- EXERCISE PROMPT -
All of the material below is to be repeated exactly.
______
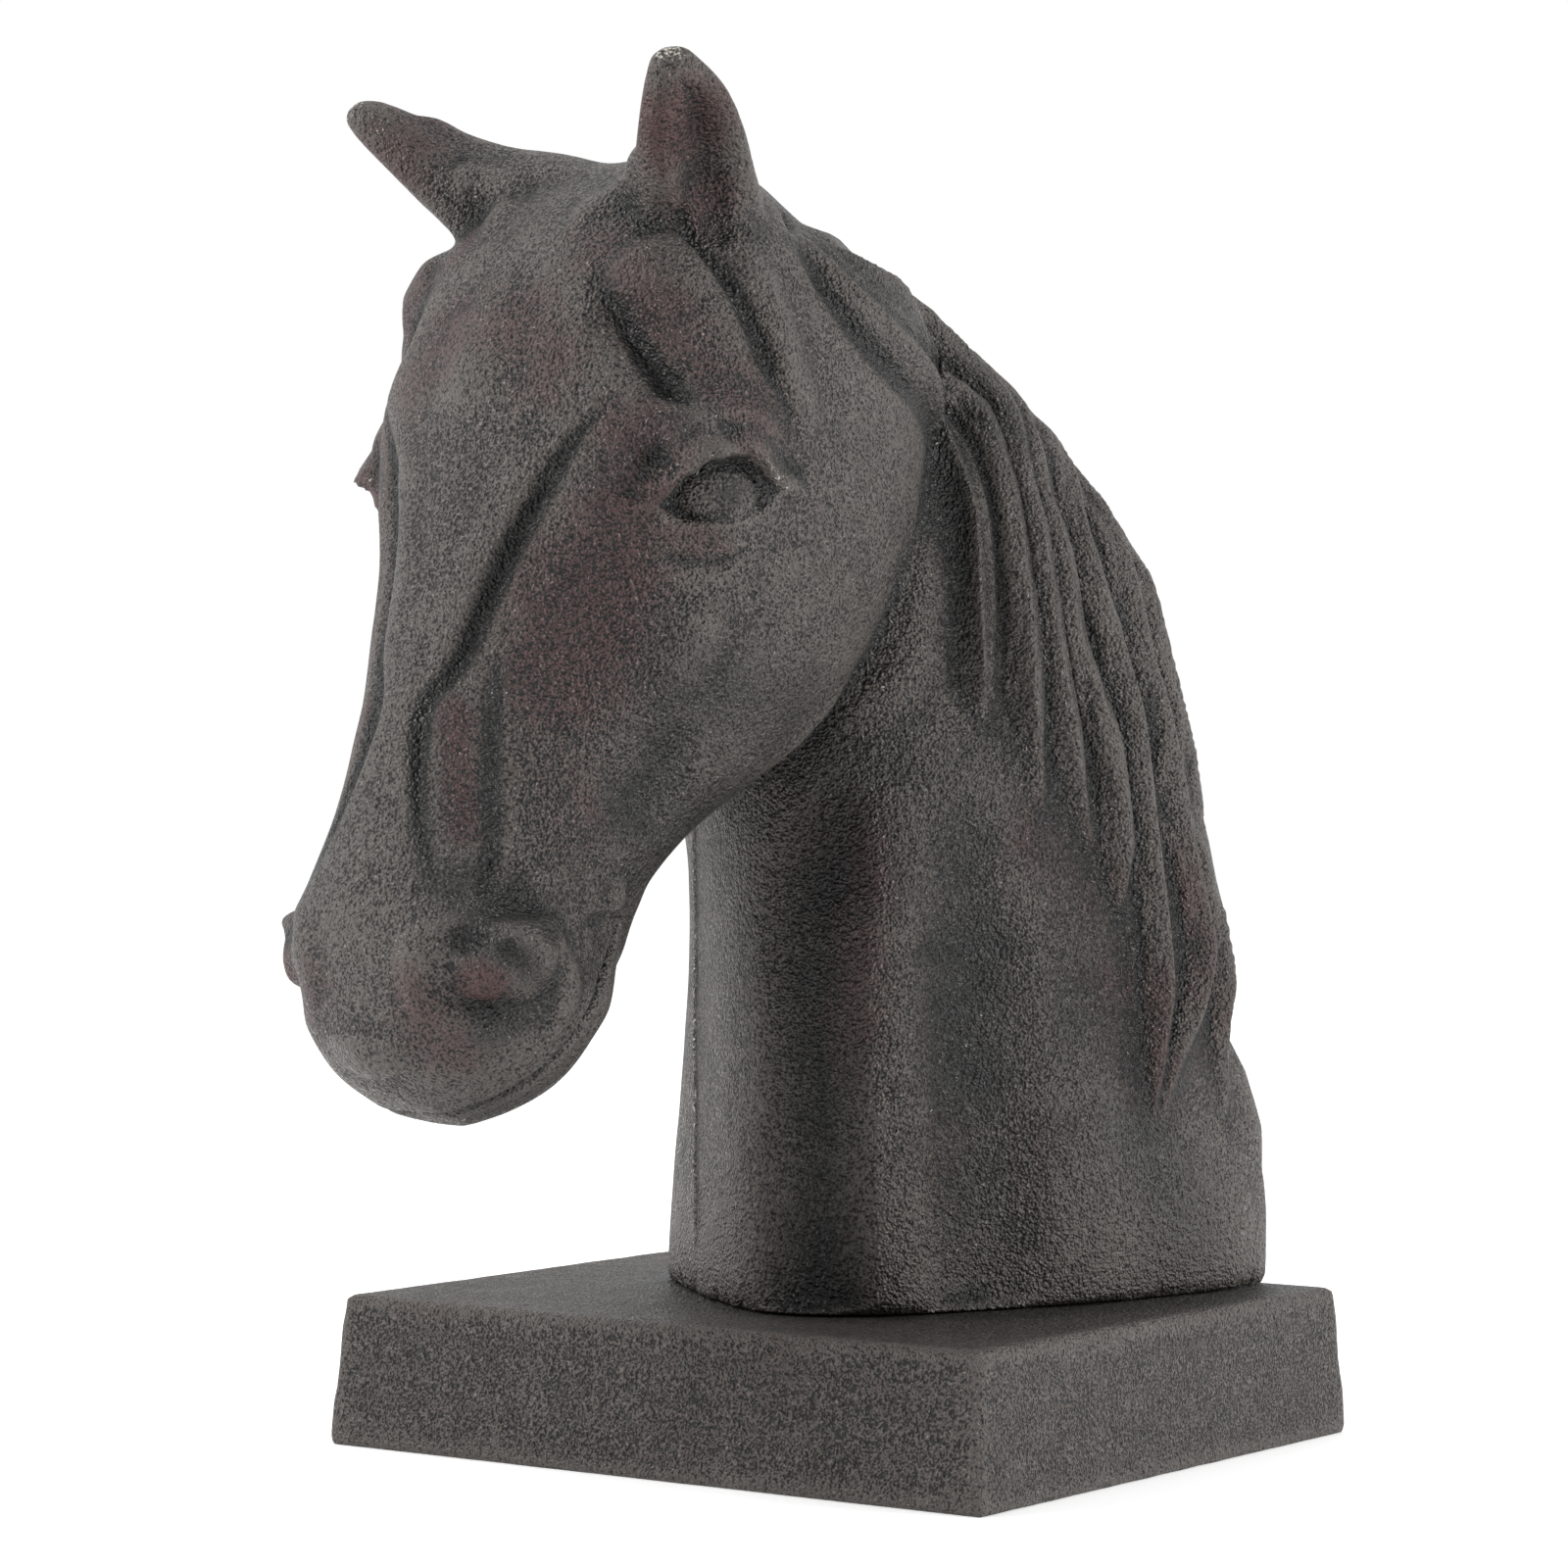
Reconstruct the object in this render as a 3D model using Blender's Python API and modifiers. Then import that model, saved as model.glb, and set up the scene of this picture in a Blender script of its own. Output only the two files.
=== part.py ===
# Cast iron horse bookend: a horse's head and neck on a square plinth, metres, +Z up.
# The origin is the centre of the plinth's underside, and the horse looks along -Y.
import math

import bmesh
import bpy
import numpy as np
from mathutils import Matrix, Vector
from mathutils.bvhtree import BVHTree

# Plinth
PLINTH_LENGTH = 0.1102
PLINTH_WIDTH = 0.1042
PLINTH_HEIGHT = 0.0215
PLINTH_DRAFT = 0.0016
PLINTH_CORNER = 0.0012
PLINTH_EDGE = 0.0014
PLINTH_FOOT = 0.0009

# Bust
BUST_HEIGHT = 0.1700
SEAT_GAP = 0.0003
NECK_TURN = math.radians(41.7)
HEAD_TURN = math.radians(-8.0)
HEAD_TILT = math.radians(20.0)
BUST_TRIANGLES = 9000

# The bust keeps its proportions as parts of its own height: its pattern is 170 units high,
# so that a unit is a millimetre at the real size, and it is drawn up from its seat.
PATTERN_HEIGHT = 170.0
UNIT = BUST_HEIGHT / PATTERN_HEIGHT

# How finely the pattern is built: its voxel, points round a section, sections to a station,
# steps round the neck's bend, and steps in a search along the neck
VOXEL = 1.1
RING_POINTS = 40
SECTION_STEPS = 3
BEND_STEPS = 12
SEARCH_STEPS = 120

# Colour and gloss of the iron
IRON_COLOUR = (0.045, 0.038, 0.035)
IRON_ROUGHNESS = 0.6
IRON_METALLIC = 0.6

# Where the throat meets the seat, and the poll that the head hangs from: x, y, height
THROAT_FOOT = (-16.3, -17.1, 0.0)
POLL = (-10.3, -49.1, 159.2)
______
- TASK RESPONSE -
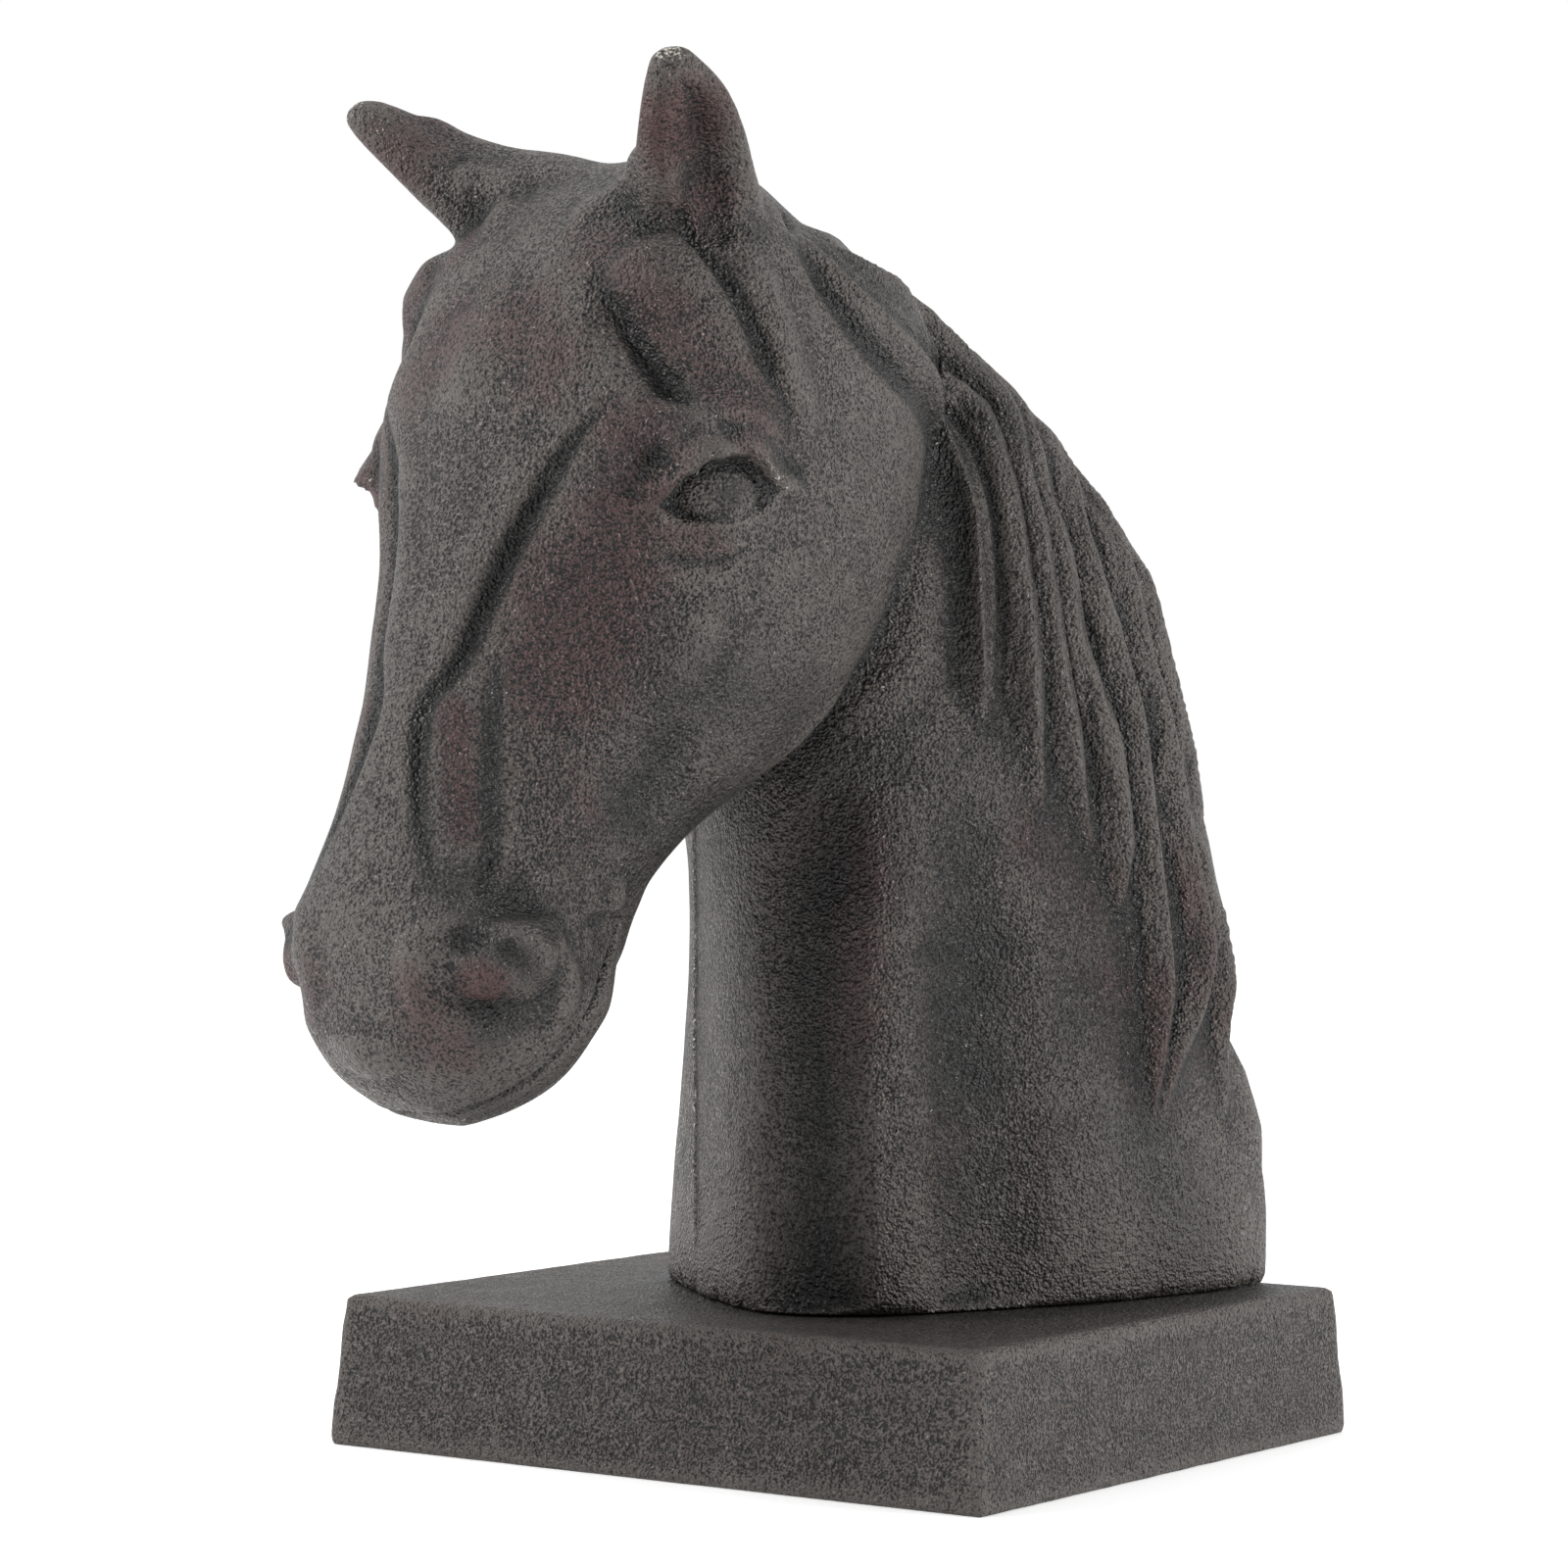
Reconstruct the object in this render as a 3D model using Blender's Python API and modifiers. Then import that model, saved as model.glb, and set up the scene of this picture in a Blender script of its own. Output only the two files.
=== part.py ===
# Cast iron horse bookend: a horse's head and neck on a square plinth, metres, +Z up.
# The origin is the centre of the plinth's underside, and the horse looks along -Y.
import math

import bmesh
import bpy
import numpy as np
from mathutils import Matrix, Vector
from mathutils.bvhtree import BVHTree

# Plinth
PLINTH_LENGTH = 0.1102
PLINTH_WIDTH = 0.1042
PLINTH_HEIGHT = 0.0215
PLINTH_DRAFT = 0.0016
PLINTH_CORNER = 0.0012
PLINTH_EDGE = 0.0014
PLINTH_FOOT = 0.0009

# Bust
BUST_HEIGHT = 0.1700
SEAT_GAP = 0.0003
NECK_TURN = math.radians(41.7)
HEAD_TURN = math.radians(-8.0)
HEAD_TILT = math.radians(20.0)
BUST_TRIANGLES = 9000

# The bust keeps its proportions as parts of its own height: its pattern is 170 units high,
# so that a unit is a millimetre at the real size, and it is drawn up from its seat.
PATTERN_HEIGHT = 170.0
UNIT = BUST_HEIGHT / PATTERN_HEIGHT

# How finely the pattern is built: its voxel, points round a section, sections to a station,
# steps round the neck's bend, and steps in a search along the neck
VOXEL = 1.1
RING_POINTS = 40
SECTION_STEPS = 3
BEND_STEPS = 12
SEARCH_STEPS = 120

# Colour and gloss of the iron
IRON_COLOUR = (0.045, 0.038, 0.035)
IRON_ROUGHNESS = 0.6
IRON_METALLIC = 0.6

# Where the throat meets the seat, and the poll that the head hangs from: x, y, height
THROAT_FOOT = (-16.3, -17.1, 0.0)
POLL = (-10.3, -49.1, 159.2)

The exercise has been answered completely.